## STATED PROBLEM
Hunt for the word "context" across the entries below, copying each line that holds it.

Entries with model source code
** BEGIN **
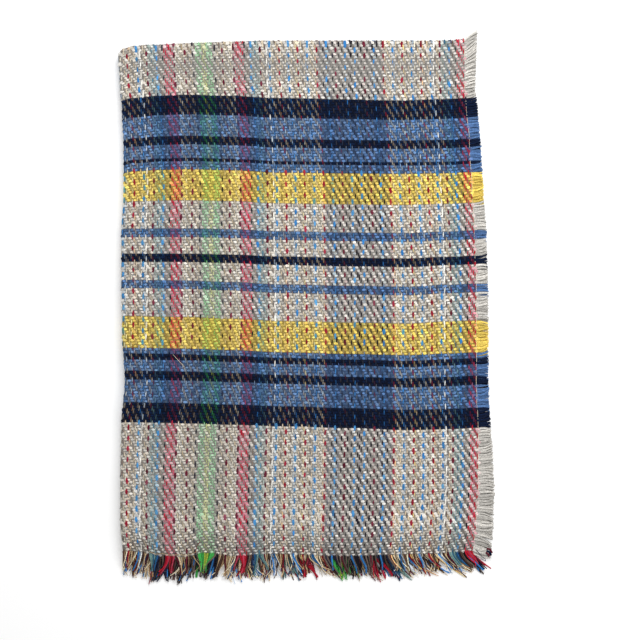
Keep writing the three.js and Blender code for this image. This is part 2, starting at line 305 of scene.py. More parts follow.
class FoldedThrow:
    """Where the points and the threads of the flat throw lie in the folded one."""

    def __init__(self, sizes):
        self.half_width = sizes.cloth_width / MM / 2
        self.half_length = sizes.cloth_length / MM / 2
        self.half_thickness = sizes.cloth_thickness / MM / 2
        step = (sizes.cloth_thickness + sizes.layer_gap) / MM
        self.side_radius = step / 2
        self.inner_radius = step / 2
        self.stack_middle = self.inner_radius + step + self.half_thickness
        self.side_reach = math.pi / 2 * self.side_radius
        self.top_reach = math.pi / 2 * (self.inner_radius + step)
        self.width = self.side_radius + self.half_thickness + self.half_width - self.side_reach
        self.length = self.stack_middle + self.half_length - self.top_reach
        self.ends = sizes.ends_per_half
        self.picks = sizes.picks_per_half
        self.end_pitch = self.half_width / self.ends
        self.pick_pitch = self.half_length / self.picks
        self.shift = np.zeros(3)
        self.shift = self.centring()

    def centring(self):
        """Moves the cloth to where the CAD cloth lies."""
        across, along = np.meshgrid(
            np.linspace(-self.half_width, self.half_width, 161),
            np.linspace(-self.half_length, self.half_length, 241),
        )
        points = np.vstack(
            [self.point(across.ravel(), along.ravel(), side * self.half_thickness) for side in (-1, 1)]
        )
        low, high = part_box("cloth")
        own_middle = (points.min(0) + points.max(0)) / 2
        cad_middle = (np.array(low) + np.array(high)) / 2
        return np.array([cad_middle[0] - own_middle[0], cad_middle[1] - own_middle[1], 0])

    def stack_height(self, x, y):
        """How high the stack is at a place, as a share of its plain height."""
        from_right = self.width - x
        rise, reach = SIDE_FOLD_FULLNESS
        side_fold = rise * (1 - soft_step(0, reach, x))
        rise, reach = TOP_FOLD_FULLNESS
        top_fold = rise * (1 - soft_step(0, reach, self.length - y))
        drop, reach = OPEN_EDGE_SAG
        sag = drop * (2 - soft_step(0, reach, y) - soft_step(0, reach, from_right))
        ripple = (
            RIPPLE["rise"]
            * np.sin(2 * math.pi * x / RIPPLE["across_wave"] + y / RIPPLE["along_wave"])
            * np.cos(2 * math.pi * y / RIPPLE["along_wave"])
        )
        drop, reach = END_FRINGE_DROOP
        end_droop = 1 - drop * soft_step(0, reach, -y)
        drop, reach = SIDE_FRINGE_DROOP
        side_droop = 1 - drop * soft_step(0, reach, -from_right)
        return (1 + side_fold + top_fold - sag + ripple) * end_droop * side_droop

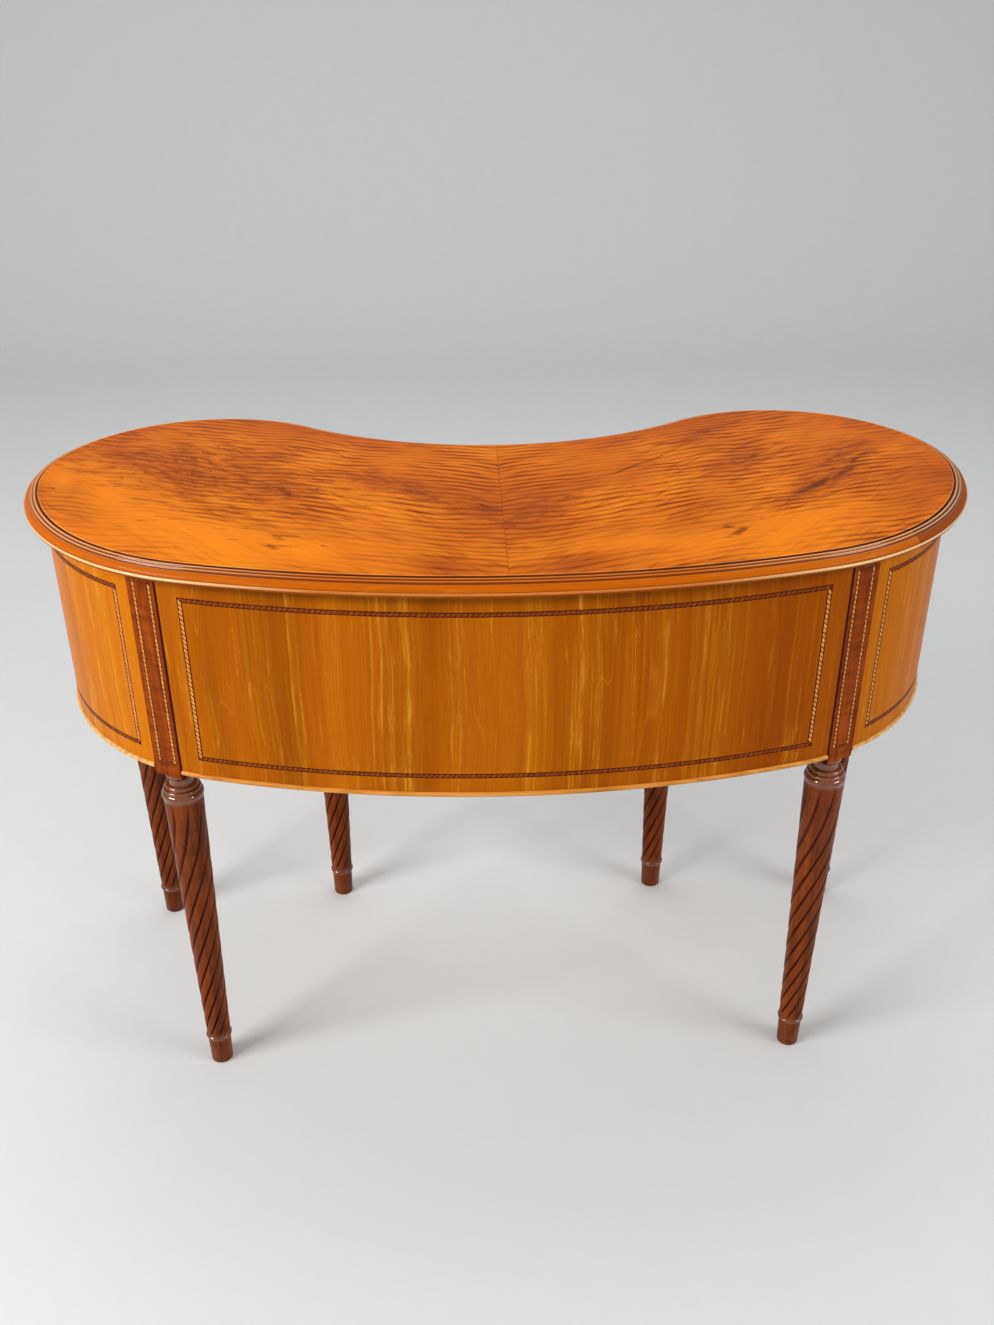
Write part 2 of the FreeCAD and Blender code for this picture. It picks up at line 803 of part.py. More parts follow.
def build_case():
    back, end = ring_panels()
    save("back_panel", back)
    save_pair("end_panel", end)
    panel = knee_panel()
    save_pair("knee_panel", panel)
    both_ends = [back, end, mirrored(end)]
    save_pair("bottom_board", bay_board(case_bottom, floor_top, both_ends))
    bay_rail = face_rail(bay_start_x, bay_end_x, rail_base, rail_top)
    knee_rail = face_rail(-knee_opening_x, knee_opening_x, rail_base, rail_top)
    save_pair("drawer_rail", bay_rail)
    save("knee_rail", knee_rail)
    top_bay_rail = face_rail(bay_start_x, bay_end_x, top_rail_base, case_top)
    top_knee_rail = face_rail(-knee_opening_x, knee_opening_x, top_rail_base, case_top)
    save("top_rails", [top_knee_rail, top_bay_rail, mirrored(top_bay_rail)])
    dust_base = rail_top - dust_thickness
    save_pair("dust_board", bay_board(dust_base, rail_top, both_ends + [bay_rail]))
    save("knee_board", knee_board(dust_base, rail_top, both_ends + [knee_rail]))
    save("drawer_guides", drawer_guides())


def build_top():
    strips = kicker_strips()
    screws = [screw(x, y) for x, y in screw_places(strips)]
    board = slab(moulding_width, case_top, desk_height - veneer_thickness)
    drilled = []
    for strip in strips:
        for piece in screws:
            strip = strip.cut(piece)
        drilled.append(strip)
    for piece in screws:
        board = board.cut(piece)
    save("top_board", board)
    sheet = slab(moulding_width, desk_height - veneer_thickness, desk_height)
    half = sheet.common(box(0, desk_width, -desk_depth, desk_depth, 0, 2 * desk_height))
    save_pair("top_veneer", half)
    for name, piece in edge_mouldings().items():
        save(name, piece)
    save("kickers", drilled)
    save("top_screws", screws)
    save("glue_blocks", glue_blocks(strips))


def build_trim():
    save("stringing_back", back_string_strips())
    save_pair("stringing_end", end_string_strips())
    right = post_string_strips()
    save("stringing_posts", right + [mirrored(strip) for strip in right])
    back_bead, end_bead, bay_bead = bead_lengths()
    save("bottom_bead_back", back_bead)
    save_pair("bottom_bead_end", end_bead)
    save("bottom_beads_pedestal", [bay_bead, mirrored(bay_bead)])


def build_legs():
    for kind in posts:
        whole = leg(kind)
        if kind == "back":
            for strip in post_string_strips():
                whole = whole.cut(strip)
        save_pair(f"{kind}_leg", whole)


def build_drawers():
    names = ("front", "box", "fittings", "bail")
    for name, shapes in zip(names, drawer("bay", floor_top)):
        save_pair(f"lower_drawer_{name}", shapes)
        save_pair(f"upper_drawer_{name}", raised(shapes, rail_top - floor_top))
    front, carcass, fittings, bails = drawer("knee", rail_top)
    save("knee_drawer_front", front)
    save("knee_drawer_box", carcass)
    save("knee_drawer_fittings", fittings)
    save("knee_drawer_bail_left", bails[0])
    save("knee_drawer_bail_right", bails[1])


os.makedirs("parts", exist_ok=True)
build_top()
build_case()
build_trim()
build_legs()
build_drawers()
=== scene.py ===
import math
from functools import partial

import bmesh
import bpy
from mathutils import Matrix, Vector


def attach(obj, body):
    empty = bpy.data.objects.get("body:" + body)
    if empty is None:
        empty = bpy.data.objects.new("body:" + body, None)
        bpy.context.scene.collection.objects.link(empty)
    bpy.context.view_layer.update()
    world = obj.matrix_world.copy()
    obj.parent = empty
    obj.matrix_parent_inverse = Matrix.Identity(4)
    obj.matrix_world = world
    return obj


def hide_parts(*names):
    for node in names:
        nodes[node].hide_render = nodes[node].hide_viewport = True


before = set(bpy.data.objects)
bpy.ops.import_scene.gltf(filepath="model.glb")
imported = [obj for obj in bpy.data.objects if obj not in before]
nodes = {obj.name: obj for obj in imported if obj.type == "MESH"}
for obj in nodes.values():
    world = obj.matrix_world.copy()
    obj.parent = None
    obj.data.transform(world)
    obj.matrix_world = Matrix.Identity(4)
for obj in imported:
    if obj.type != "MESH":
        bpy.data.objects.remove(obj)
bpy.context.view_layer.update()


def tone(code):
    # sRGB hex to the linear colour that the shaders take
    parts = [int(code[i:i + 2], 16) / 255 for i in (1, 3, 5)]
    return [c / 12.92 if c <= 0.04045 else ((c + 0.055) / 1.055) ** 2.4 for c in parts] + [1]


def per(mm):
    # texture scale at which one feature measures this many millimetres
    return 1000 / mm


# kinds of node, some with the operation that they are set to
maths, vectors, mapping, noiseMap, ramp, mix, coordinates, attribute, separate, combine, rotate = (
    "ShaderNode" + kind for kind in (
        "Math", "VectorMath", "Mapping", "TexNoise", "ValToRGB", "Mix", "TexCoord", "Attribute",
        "SeparateXYZ", "CombineXYZ", "VectorRotate"))
times, plus, minus, over, timesPlus, raisedTo, larger, absolute = (
    maths + " " + operation for operation in (
        "MULTIPLY", "ADD", "SUBTRACT", "DIVIDE", "MULTIPLY_ADD", "POWER", "MAXIMUM", "ABSOLUTE"))
moved, apart, scaled = (vectors + " " + operation for operation in ("ADD", "SUBTRACT", "SCALE"))
inputIndex, inputPosition, namedAttribute, sampleIndex, domainSize, setPosition, setMaterial = (
    "GeometryNode" + kind for kind in (
        "InputIndex", "InputPosition", "InputNamedAttribute", "SampleIndex", "AttributeDomainSize",
        "SetPosition", "SetMaterial"))


def add(tree, kind, inputs=(), out=0, stops=(), **settings):
    # one node with its settings, and values and links in order or by socket; gives back an output
    kind, *operation = kind.split()
    made = tree.nodes.new(kind)
    if operation:
        made.operation = operation[0]
    for name, value in settings.items():
        setattr(made, name, value)
    inputs = inputs if isinstance(inputs, dict) else dict(enumerate(inputs))
    for socket, value in inputs.items():
        if isinstance(value, bpy.types.NodeSocket):
            tree.links.new(value, made.inputs[socket])
        else:
            made.inputs[socket].default_value = value
    for i, (place, colour) in enumerate(stops):
        marks = made.color_ramp.elements
        mark = marks[i] if i < 2 else marks.new(1.0)
        mark.position = place
        mark.color = tone(colour) if isinstance(colour, str) else (colour, colour, colour, 1)
    return made.outputs[out] if made.outputs else made


def newMaterial(name):
    # an empty finish, what adds its nodes, and the place on the object that its patterns read
    made = bpy.data.materials.new(name)
    made.use_nodes = True
    made.node_tree.nodes.clear()
    node = partial(add, made.node_tree)
    return made, node, node(coordinates, out=3)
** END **
## RESPONSE TO THE EXERCISE
        bpy.context.scene.collection.objects.link(empty)
    bpy.context.view_layer.update()
bpy.context.view_layer.update()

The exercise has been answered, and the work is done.